The album begins with a three-part segue; ‘Action by HAVOC’, ‘The Inner Vacuum’, and ‘Bonzai Master’. It is one of the craziest story arc that is told through a Powerhouse-like riff that becomes a marching drum beat in the rhythm section before going into one location. I love how the Mellotrons just swoop in as if they were taking Dorothy to the Wicked Witch of the West to be punished in The Wizard of Oz.

They go from one corner to another while the synthesizers are like asteroids ready to hit the ship at any second as Regal Worm transforms into the mid-70s era of CAN during their Soon Over Babaluma period by chanting into the book of the dead period with some climatic thunderstorms in a Nano second. As the story concludes, you can feel some bubbling experiments coming out of Andy Votel’s laboratory with Stimpy lending a helping hand to bring the machine to life by channeling Agitation Free’s ‘Haunted Island’ as a trip-hop psychedelia groove.

Then, Regal Worm goes into a Space Glam-Rock stomp by making the jump to light-speed for the ‘Underground Comix’. It is like a punching bag like no other! I can hear Hawkwind’s Space Ritual, The Velvet Underground’s White Light / White Heat, High Tide’s Sea Shanties, and a space rock take for inspiration of Roxy Music’s ‘Re-Make / Re-Model’ that is filled with chants, mid-rising momentum, and brutal punk-like structures that raises the roof like there’s no tomorrow.

They know their nerd-like textures by watching countless episodes of Rod Serling’s original series of The Twilight Zone and reading parallel stories from the adult illustrated fantasy magazine, Heavy Metal.
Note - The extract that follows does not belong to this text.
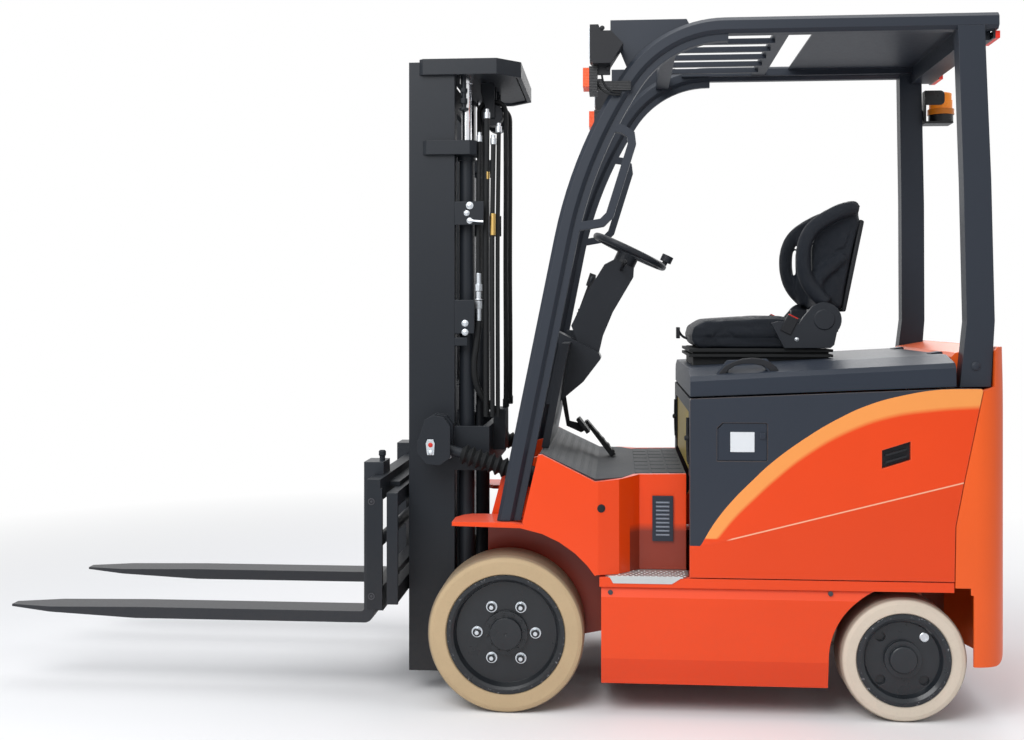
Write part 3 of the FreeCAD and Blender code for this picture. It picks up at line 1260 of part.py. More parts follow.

Once you get to ‘Pollinators’, it becomes this mysterious composition with a clock-ticking arrangement while the 19-minute ending of ‘The Satan’, becomes an action-packed journey home to Earth.

There is something Second Hand about that track. They travel beyond the twists and turns from Death May Be Your Santa Claus-era and riding into the voyages with Jono El Grande, Motorpsycho, and Ring Van Möbius with killer saxophones channeling a fanfare. Now while I haven’t decided on which album is going to be no. 1 for 2021, this might be the holy grail of all holy grails.

Regal Worm’s The Hideous Goblink is going to be up there. And it is like a raging beast ready to be unleashed and raising hell like there’s no tomorrow.